Pediatric encephalopathies of genetic origin cause severe motor and intellectual disabilities from birth. One of these diseases, first identified in 2013, is caused by mutations in the GNAO1 gene. To understand the finer details of the resulting disturbances, scientists at the University of Geneva (UNIGE) in Switzerland performed atomic, molecular and cellular analyses. They discovered that zinc could treat this disease.
The researchers found that a mutation in GNAO1 leads to the substitution of one amino acid for another in the protein sequence. This is enough to disrupt the mechanism for turning the encoded protein on and off, thereby altering the ability of neurons to communicate properly with their environment.
Zinc could treat, at least in part, the protein affected by these mutations. These results bring hope for a potentially life-changing treatment for patients and their families.
The study was published in the journal Science Advances.
Zinc could treat rare disease
Children with GNAO1 gene mutations show significant clinical disorders: delayed intellectual and motor development, uncontrollable movements, as well as more or less severe epilepsy, sometimes accompanied by brain damage and atrophy. GNAO1 encodes a protein called “Gαo”, which is one of the most essential building blocks of neuronal cells.

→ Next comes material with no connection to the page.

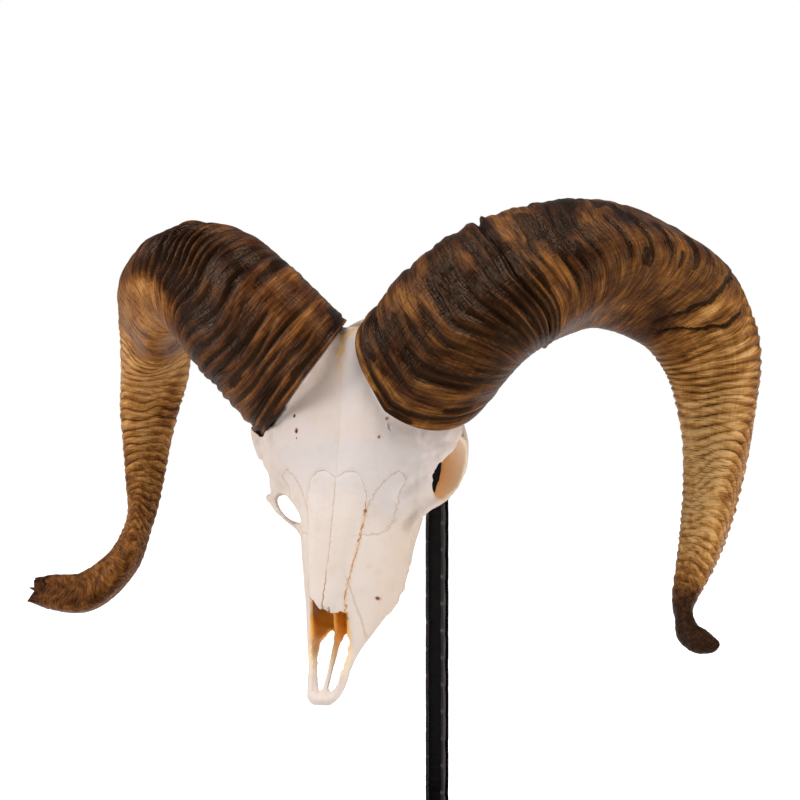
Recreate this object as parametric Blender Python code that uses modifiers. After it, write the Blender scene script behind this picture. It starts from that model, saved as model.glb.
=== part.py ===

“This mutation is heterozygous dominant, meaning that one of the two copies of the gene is functional and the other is mutated. Even if neurons have half of the normal proteins, the effects in neurodevelopment are devastating”, explains Vladimir Katanaev, professor at the Department of Physiology and Cellular Metabolism at UNIGE Faculty of Medicine, who led this research.
Functional Gαo proteins are activated when bound to the nucleotide called GTP, then inactivated by hydrolysis. This allows the proteins to undergo a cycle of activation and deactivation necessary for the cell to function, he writes Medical Xpress.
Mutations in the GNAO1 gene lead to the replacement of one amino acid in Gαo by another. These mutant proteins are activated very quickly but are unable to perform hydrolysis. Thus they are trapped in a permanent state of activation.
“These mutations were found to indirectly affect an amino acid crucial for GTP hydrolysis: glutamine 205. Normally, this glutamine is located structurally opposite to GTP, which allows hydrolysis. However, this glutamine is displaced in the case of a pathological mutation: this structural distance prevents the mechanism from working”, explains Vladimir Katanaev.
By disrupting interactions with cell membrane proteins, these mutations alter the ability of neurons to communicate with their environment.
Zinc could treat the disease and improve patients’ quality of life
The scientists based the rest of their study on these first fundamental results. “Ultimately, our goal is to try to find a treatment that limits the symptoms of the disease and improves the quality of life for patients and their families,” the researchers said.
To do this, the research team performed a high-throughput screening of thousands of approved drugs hoping to identify a molecule capable of reactivating hydrolysis.
“In rare diseases, there is usually no way to develop a completely new molecule. Reusing already available, approved and safe drug molecules can be a successful strategy,” adds Vladimir Katanaev.
One molecule, zinc pyrithione, stood out: it corrects the loss of intracellular interactions by bringing glutamine 205 close to its normal structural location, allowing GTP hydrolysis.
“This is an old antifungal and antibacterial medicine used in cream form for certain skin conditions. We took the analysis a step further to see if all or only part of this molecule was effective. It has been proven that the zinc ion is the effective one. Very easy to find in any pharmacy, it is already approved for the treatment of mild depression, insomnia and even in some developmental disorders in children,” says Vladimir Katanaev.
To confirm this result, the research team used an innovative animal model: the Drosophila fly. “We modified the housefly genome to copy the GNAO1 gene mutation while keeping a normal copy of the gene, as in humans,” explains Mikhail Savitskiy, a researcher in Vladimir Katanaev’s lab and a specialist in Drosophila disease modeling.
“The muscles had mobility problems and a reduced lifespan,” says the researcher. However, zinc could treat the problem if added to the diet throughout life, starting from the larval stage, allowing almost complete elimination of symptoms.
“This result is really amazing, especially since zinc is a very safe, well-tolerated and inexpensive substance,” says Savitskiy. The first patient studies look promising; clinical trials are to be conducted to assess whether the improvement is long-term.